The thumb bar is coated with a soft-touch rubber making it very comfortable when casting or palming.

Just the same, he took the opportunity to make a couple of casts and test the combo out for himself. Of course, you know what happened next. On Jonah’s second cast, while working a Spro McRip jerkbait, Jonah got a strike, swept the rod and set on a chunky four pound bass! I was lucky to get the rod, reel, and bait back!

Jonah Li asked to check out the Rapala Canada combo and proceeded to break it in for me!

Availability: The Rapala Shift Baitcaster is available in both left and right and retrieve and has been in full production since early 2011. If you’re interested in one, and reside in Canada, we suggest inquiring about the reel at any local tackle store that carries the Rapala product.

Rapala Canada makes a push for a true alternate market in the fishing industry by offering both quality rods, and now, quality reels.



Rapala Canada Shift Baitcaster Ratings (?/10)

Construction/Quality Looks and feels pretty solid 8
Performance It didn't disappoint me, but it didn't wow me either 7.5
Price Priced more than fair given its features 7.5
Features 80mm swept handle, 13+1 bearings, aluminum frame (graphite sideplates), micro-click drag star 8
Design (Ergonomics) Fits really comfortable in hand 8
Application A good, all purpose option 8

Total Score

Ratings Key: 1 = terrible : 2 = poor : 3 = lacking : 4 = sub par : 5 = mediocre : 6 = fair : 7 = good : 8 = great : 9 = excellent : 10 = unbelievable!
For More Details of the updated rating system visit our explanation here


Pluses and Minuses:


+ Compact Size - Canada Only
+ Solid performer  
+ Left and right hand options  


Conclusion: Rapala Canada is really focused on bringing to their target market, tools that are not only functional, but fun to look at and use because when it's all said and done, having fun is what our favorite past time is all about, remember? The added bonus with products like these Shift series rods and reels is the fact they won't overload your budget like some of the other exotic, non-USDM rods and reels yet they still look and feel like something in your hand.


Rapala Canada's aspiration may not have been to produce a reel to attract non-Canadian customers, but when paired with its intended rod, the two combine to offer a rather sweet combo.

So has Rapala Canada achieved the side benefit of creating a true, alternate market for rods and reels?
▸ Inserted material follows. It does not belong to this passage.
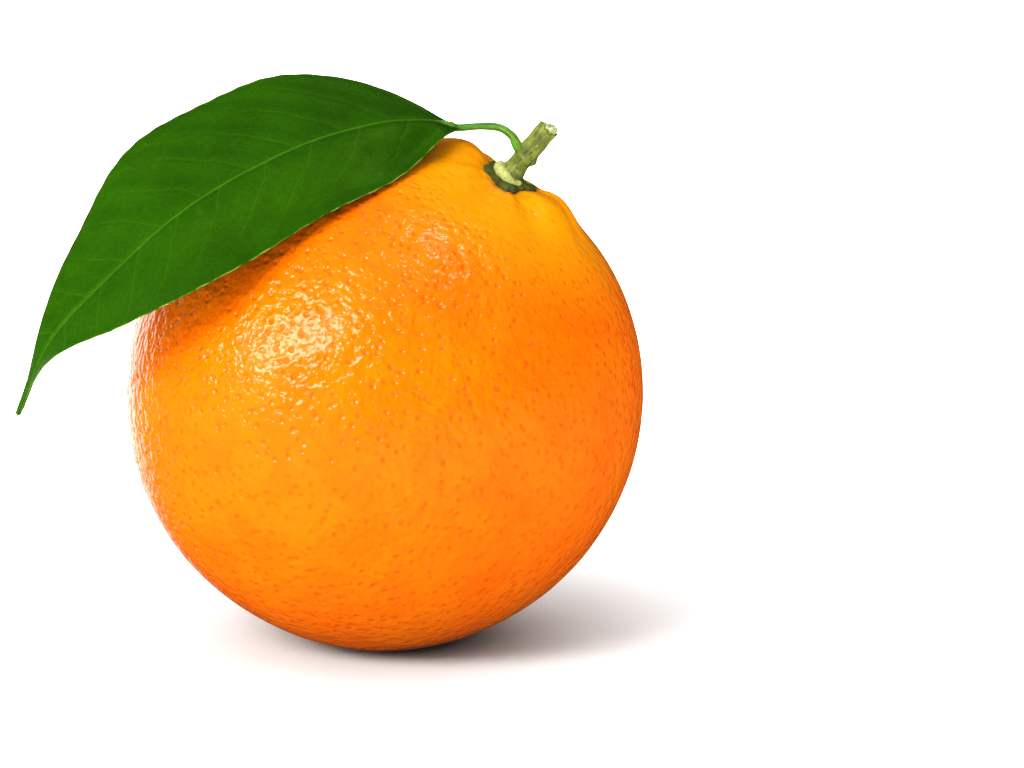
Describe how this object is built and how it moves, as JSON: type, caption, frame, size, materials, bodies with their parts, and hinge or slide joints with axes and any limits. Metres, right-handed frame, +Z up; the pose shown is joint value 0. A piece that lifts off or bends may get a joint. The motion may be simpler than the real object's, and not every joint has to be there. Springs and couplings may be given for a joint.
{
  "type": "orange",
  "caption": "Whole sweet orange with dimpled rind, its calyx, a cut end of twig and one arched leaf on its petiole, resting on a small flat spot.",
  "frame": {"origin": "centre of the small flat spot that the fruit rests on", "axes": "+Z up; +X the side that the stem end leans to; the leaf lies over the fruit towards -X; -Y the front"},
  "size_m": [0.0909, 0.0756, 0.0842],
  "materials": {
    "rind": "waxy orange citrus rind, dimpled with oil glands, soft gloss",
    "calyx": "dull green button with a paler, corky collar",
    "twig": "olive green bark with fine ridges and a pale, frayed cut end",
    "petiole": "smooth, fresh green stalk",
    "leaf": "dark green waxy upper side with pale veins, paler matt underside"
  },
  "bodies": {
    "root": {"fruit": "rind", "calyx": "calyx", "stem": "twig", "petiole": "petiole", "leaf": "leaf"}
  },
  "joints": []
}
In some respects, yes, in others no. It's obvious their rods are very worthwhile and desirable no matter in which market you reside. On the other hand, while the Shift Baitcasting reel is a solid performer at a very good price point and sure to sell in its intended market, it's difficult to see US anglers clamoring for this product in the same manner they might a JDM Daiwa Alphas or Shimano Scorpion. The allure isn't quite there and the competition within the US market at the same price point is fierce. But that's ok, because Rapala Canada's goal wasn't really to produce this reel with the aspirations of attracting non-Canadian customers, now was it? What they set out to do was produce a good performing reel with some higher end bells and whistles (micro-click drag star, bearing handles, left and right hand retrieve options) and do so a price that will attract anglers looking for a quality alternative without scaring them away. To this we say, objective achieved!